“My surroundings were almost overwhelming; they sort of make you drunk after awhile. It’s an interesting thing, what makes a literary culture” (O’Conner).
Jamaica Kincaid is an amazing writer who bases her writings from her past experiences and feelings. “Kincaid’s work is about loss, an all but unbearable fall from paradise partially remembered, partially dreamed, a state of wholeness, in which things are unchangably themselves and division is unknown” (Simmons. 1). Kincaid uses many aspects in her writings, “… the themes of loss, betrayal, and self-betrayal permeate these works…” (Simmons. 4) Kincaid weaves together the language and her life in Antigua to give the reader an insight to her experiences. One could ask “How does she do it?” In Kincaid’s short story “Girl” she drops small bits of her cultural heritage into her writings. A St. John native, Kincaid was born in 1949 with the original name Elaine Potter Richardson. She spent her first seventeen years in Antigua before she moved to the United States. Although considered young, Jamaica Kincaid is able to give the reader an insight to her British Colonial lifestyle before she was uprooted and moved to the United States. In her short story Kincaid references different aspects of Antigua life, such as cultural music, playing marbles, and different foods.

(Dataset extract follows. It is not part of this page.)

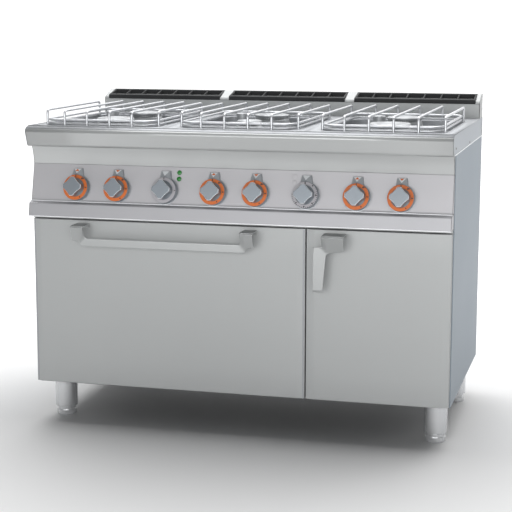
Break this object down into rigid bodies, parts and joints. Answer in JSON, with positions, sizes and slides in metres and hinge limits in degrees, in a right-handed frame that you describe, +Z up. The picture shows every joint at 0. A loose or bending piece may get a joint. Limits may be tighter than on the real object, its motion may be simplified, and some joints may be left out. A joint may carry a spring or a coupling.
{
  "type": "commercial gas range",
  "caption": "Free-standing gas range with open burners under wire pan supports, a drop-down oven door, a cupboard beside it, turning knobs and a low flue riser.",
  "frame": {"origin": "on the floor, under the middle of the whole object's box", "axes": "+X to the right as seen from the front, +Y towards the back, +Z up"},
  "size_m": [1.2, 0.727, 0.934],
  "materials": {
    "stainless": "brushed, satin",
    "bright_steel": "polished stainless",
    "burner_metal": "turned, satin",
    "cast_black": "black enamelled casting",
    "oven_enamel": "dark vitreous enamel",
    "element_sheath": "heat-darkened tube",
    "pipe_brass": "drawn",
    "seal_rubber": "matt black silicone",
    "lamp_green": "green lens",
    "knob_silver": "silver, with a coloured dial ring"
  },
  "bodies": {
    "cabinet": {"base_frame": "stainless", "side_panel_left": "stainless", "side_panel_right": "stainless", "back_panel": "stainless", "divider_panel": "stainless", "worktop": "stainless", "control_panel": "stainless", "lower_rail": "stainless", "flue_riser": "stainless", "oven_body": "oven_enamel", "oven_seal": "seal_rubber", "oven_shelf": "bright_steel", "oven_hinge": "bright_steel", "heating_element": "element_sheath", "gas_rail": "pipe_brass", "pilot_lamps": "lamp_green", "well_pan_1": "stainless", "well_pan_2": "stainless", "well_pan_3": "stainless", "burner_body_1": "burner_metal", "burner_body_2": "burner_metal", "burner_body_3": "burner_metal", "burner_body_4": "burner_metal", "burner_body_5": "burner_metal", "burner_body_6": "burner_metal"},
    "oven_door": {"oven_door_outer": "stainless", "oven_door_liner": "stainless", "oven_door_handle": "bright_steel"},
    "cupboard_door": {"cupboard_door_outer": "stainless", "cupboard_door_handle": "bright_steel"},
    "knob_1": {"knob_1": "knob_silver"},
    "valve_stem_1": {"valve_stem_1": "bright_steel"},
    "knob_2": {"knob_2": "knob_silver"},
    "valve_stem_2": {"valve_stem_2": "bright_steel"},
    "knob_3": {"knob_3": "knob_silver"},
    "knob_4": {"knob_4": "knob_silver"},
    "valve_stem_4": {"valve_stem_4": "bright_steel"},
    "knob_5": {"knob_5": "knob_silver"},
    "valve_stem_5": {"valve_stem_5": "bright_steel"},
    "knob_6": {"knob_6": "knob_silver"},
    "knob_7": {"knob_7": "knob_silver"},
    "valve_stem_7": {"valve_stem_7": "bright_steel"},
    "knob_8": {"knob_8": "knob_silver"},
    "valve_stem_8": {"valve_stem_8": "bright_steel"},
    "pan_support_1": {"pan_support_1": "bright_steel"},
    "flue_grille_1": {"flue_grille_1": "cast_black"},
    "pan_support_2": {"pan_support_2": "bright_steel"},
    "flue_grille_2": {"flue_grille_2": "cast_black"},
    "pan_support_3": {"pan_support_3": "bright_steel"},
    "flue_grille_3": {"flue_grille_3": "cast_black"},
    "burner_cap_1": {"burner_cap_1": "burner_metal"},
    "burner_cap_2": {"burner_cap_2": "burner_metal"},
    "burner_cap_3": {"burner_cap_3": "burner_metal"},
    "burner_cap_4": {"burner_cap_4": "burner_metal"},
    "burner_cap_5": {"burner_cap_5": "burner_metal"},
    "burner_cap_6": {"burner_cap_6": "burner_metal"},
    "foot_front_left": {"foot_front_left": "bright_steel"},
    "foot_front_right": {"foot_front_right": "bright_steel"},
    "foot_rear_left": {"foot_rear_left": "bright_steel"},
    "foot_rear_right": {"foot_rear_right": "bright_steel"}
  },
  "joints": [
    {"name": "oven_door_hinge", "type": "hinge", "parent": "cabinet", "child": "oven_door", "pos_m": [-0.2, -0.2815, 0.1185], "axis": [1, 0, 0], "range_deg": [0, 90]},
    {"name": "cupboard_door_hinge", "type": "hinge", "parent": "cabinet", "child": "cupboard_door", "pos_m": [0.597, -0.2843, 0.36], "axis": [0, 0, 1], "range_deg": [0, 90]},
    {"name": "gas_push_1", "type": "slide", "parent": "cabinet", "child": "valve_stem_1", "axis": [0, 0.9727, -0.2322], "range_m": [0, 0.002], "stiffness_N_per_m": 1500, "springref_m": -0.004},
    {"name": "knob_turn_1", "type": "hinge", "parent": "valve_stem_1", "child": "knob_1", "pos_m": [-0.46, -0.30249, 0.68836], "axis": [0, -0.9727, 0.2322], "range_deg": [0, 150]},
    {"name": "gas_push_2", "type": "slide", "parent": "cabinet", "child": "valve_stem_2", "axis": [0, 0.9727, -0.2322], "range_m": [0, 0.002], "stiffness_N_per_m": 1500, "springref_m": -0.004},
    {"name": "knob_turn_2", "type": "hinge", "parent": "valve_stem_2", "child": "knob_2", "pos_m": [-0.34, -0.30249, 0.68836], "axis": [0, -0.9727, 0.2322], "range_deg": [0, 150]},
    {"name": "knob_turn_3", "type": "hinge", "parent": "cabinet", "child": "knob_3", "pos_m": [-0.2, -0.30249, 0.68836], "axis": [0, -0.9727, 0.2322], "range_deg": [0, 270]},
    {"name": "gas_push_4", "type": "slide", "parent": "cabinet", "child": "valve_stem_4", "axis": [0, 0.9727, -0.2322], "range_m": [0, 0.002], "stiffness_N_per_m": 1500, "springref_m": -0.004},
    {"name": "knob_turn_4", "type": "hinge", "parent": "valve_stem_4", "child": "knob_4", "pos_m": [-0.06, -0.30249, 0.68836], "axis": [0, -0.9727, 0.2322], "range_deg": [0, 150]},
    {"name": "gas_push_5", "type": "slide", "parent": "cabinet", "child": "valve_stem_5", "axis": [0, 0.9727, -0.2322], "range_m": [0, 0.002], "stiffness_N_per_m": 1500, "springref_m": -0.004},
    {"name": "knob_turn_5", "type": "hinge", "parent": "valve_stem_5", "child": "knob_5", "pos_m": [0.06, -0.30249, 0.68836], "axis": [0, -0.9727, 0.2322], "range_deg": [0, 150]},
    {"name": "knob_turn_6", "type": "hinge", "parent": "cabinet", "child": "knob_6", "pos_m": [0.2, -0.30249, 0.68836], "axis": [0, -0.9727, 0.2322], "range_deg": [0, 270]},
    {"name": "gas_push_7", "type": "slide", "parent": "cabinet", "child": "valve_stem_7", "axis": [0, 0.9727, -0.2322], "range_m": [0, 0.002], "stiffness_N_per_m": 1500, "springref_m": -0.004},
    {"name": "knob_turn_7", "type": "hinge", "parent": "valve_stem_7", "child": "knob_7", "pos_m": [0.34, -0.30249, 0.68836], "axis": [0, -0.9727, 0.2322], "range_deg": [0, 150]},
    {"name": "gas_push_8", "type": "slide", "parent": "cabinet", "child": "valve_stem_8", "axis": [0, 0.9727, -0.2322], "range_m": [0, 0.002], "stiffness_N_per_m": 1500, "springref_m": -0.004},
    {"name": "knob_turn_8", "type": "hinge", "parent": "valve_stem_8", "child": "knob_8", "pos_m": [0.46, -0.30249, 0.68836], "axis": [0, -0.9727, 0.2322], "range_deg": [0, 150]},
    {"name": "pan_support_lift_1", "type": "slide", "parent": "cabinet", "child": "pan_support_1", "axis": [0, 0, 1], "range_m": [0, 0.1]},
    {"name": "flue_grille_lift_1", "type": "slide", "parent": "cabinet", "child": "flue_grille_1", "axis": [0, 0, 1], "range_m": [0, 0.05]},
    {"name": "pan_support_lift_2", "type": "slide", "parent": "cabinet", "child": "pan_support_2", "axis": [0, 0, 1], "range_m": [0, 0.1]},
    {"name": "flue_grille_lift_2", "type": "slide", "parent": "cabinet", "child": "flue_grille_2", "axis": [0, 0, 1], "range_m": [0, 0.05]},
    {"name": "pan_support_lift_3", "type": "slide", "parent": "cabinet", "child": "pan_support_3", "axis": [0, 0, 1], "range_m": [0, 0.1]},
    {"name": "flue_grille_lift_3", "type": "slide", "parent": "cabinet", "child": "flue_grille_3", "axis": [0, 0, 1], "range_m": [0, 0.05]},
    {"name": "burner_cap_lift_1", "type": "slide", "parent": "cabinet", "child": "burner_cap_1", "axis": [0, 0, 1], "range_m": [0, 0.015]},
    {"name": "burner_cap_lift_2", "type": "slide", "parent": "cabinet", "child": "burner_cap_2", "axis": [0, 0, 1], "range_m": [0, 0.015]},
    {"name": "burner_cap_lift_3", "type": "slide", "parent": "cabinet", "child": "burner_cap_3", "axis": [0, 0, 1], "range_m": [0, 0.015]},
    {"name": "burner_cap_lift_4", "type": "slide", "parent": "cabinet", "child": "burner_cap_4", "axis": [0, 0, 1], "range_m": [0, 0.015]},
    {"name": "burner_cap_lift_5", "type": "slide", "parent": "cabinet", "child": "burner_cap_5", "axis": [0, 0, 1], "range_m": [0, 0.015]},
    {"name": "burner_cap_lift_6", "type": "slide", "parent": "cabinet", "child": "burner_cap_6", "axis": [0, 0, 1], "range_m": [0, 0.015]},
    {"name": "foot_front_left_turn", "type": "hinge", "parent": "cabinet", "child": "foot_front_left", "pos_m": [-0.5505, -0.1989, 0], "axis": [0, 0, 1], "continuous": true},
    {"name": "foot_front_right_turn", "type": "hinge", "parent": "cabinet", "child": "foot_front_right", "pos_m": [0.5505, -0.1989, 0], "axis": [0, 0, 1], "continuous": true},
    {"name": "foot_rear_left_turn", "type": "hinge", "parent": "cabinet", "child": "foot_rear_left", "pos_m": [-0.5505, 0.2377, 0], "axis": [0, 0, 1], "continuous": true},
    {"name": "foot_rear_right_turn", "type": "hinge", "parent": "cabinet", "child": "foot_rear_right", "pos_m": [0.5505, 0.2377, 0], "axis": [0, 0, 1], "continuous": true}
  ]
}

Following the prohibition of slavery in Antigua, benna became a popular type of folk song used to spread news across the island. The upbeat music benna, consists of a “call and response” lyric using percussion instruments. “Don’t sing benna in Sunday school” (Kincaid), is something that the mother is warning her daughter against. As Christianity took over the island benna was banned. “After the King Court attempt at revolution, the Benna was banned… The singing or humming of a Benna tune on a Sunday was a grave sin” (The Benna is our very own).
Benna dancing at the 2013 Antigua independence folk and heritage festival.
King Short Shirt tried to revive Benna music with his upbeat rhythms, and catchy lyrics.
Among the many games played in Antigua, marbles is one that connects both the short story and everyday lives of Antiguans . Marbles are played by children but are also enjoyed by adults. Marbles are played by trying to get the smaller marbles out of the circle drawn in the dirt or on another flat surface. Whoever gets the smaller marbles out keeps them, or who ever has the most smaller marbles wins. In Kincaid’s story the mother warns her daughter about squatting down on the ground to play marbles, which is something boys do.
Another way Kincaid pays homage to her culture is by referencing a variety of foods used in Antigua life. In “Girl”, the mother tells her daughter “when you are growing dasheen, make sure it gets plenty of water else it makes your throat itch when you are eating it” (Kincaid). Kincaid also referenced okra, although is it very common in the United States, it is one of the main ingredients in Pepper pot and fungi. The leaves of the dasheen plant, similar to spinach, are also used in Antigua’s national dish, pepper pot and fungi. Other common foods in Antigua are bread pudding and ducana (doukona). Bread pudding is something we eat in America, but the people of Antigua have a secret weapon that they add in the pudding, black pineapple. Ducana is made from sweet potatoes, sugar, flour and spices. The delectable dishes will have the connoisseur coming back for more. “You’ll find plenty of local food at Carnival City (otherwise known as the Antigua Recreation Grounds in St John’s): seasoned rice, doukona (a dumpling made of flour, sweet potatoes, coconut and sometimes raisins) and salt fish” (Permenter 207).
Through Jamaica Kincaid’s detailed and heartfelt words of “Girl”, readers are able to paint a colorful picture of how her life was and where she grew up. Antigua’s cultural richness is sewn through Kincaid’s works by referencing music and dancing, food, and games played by the Antiguans. The up-tempo music and dancing breathe life into Antigua’s culture. The delectable foods made by Antiguan people, boast of a rich cultural background. Furthermore, the simple yet entertaining childhood game of marbles shows the fun side of the island.
Kincaid, Jamaica. “ At the Bottom of the River.” New York: Farrah, Straus, Giroux, 1983. Print.
O’Conner, Patricia T. “‘My Mother Wrote My Life’.” New York Times (1923-Current file): 1. Apr 07 1985. ProQuest. Web. 15 Nov. 2015
Permenter, Paris, and John Bigley. Adventure Guide To The Leeward Islands : Anguilla, St. Martin, St. Barts, St. Kitts & Nevis, Antigua & Barbuda. Edison, N.J.: Hunter Publishing, 1998. eBook Collection (EBSCOhost). Web. 16 Nov. 2015.
Simmons, Diane. “A Paradise Lost.” Jamaica Kincaid. New York: Twayne Publishers, 1994. 1-22. Twayne’s United States Authors Series 646. Gale Virtual Reference Library. Web. 15 Nov. 2015.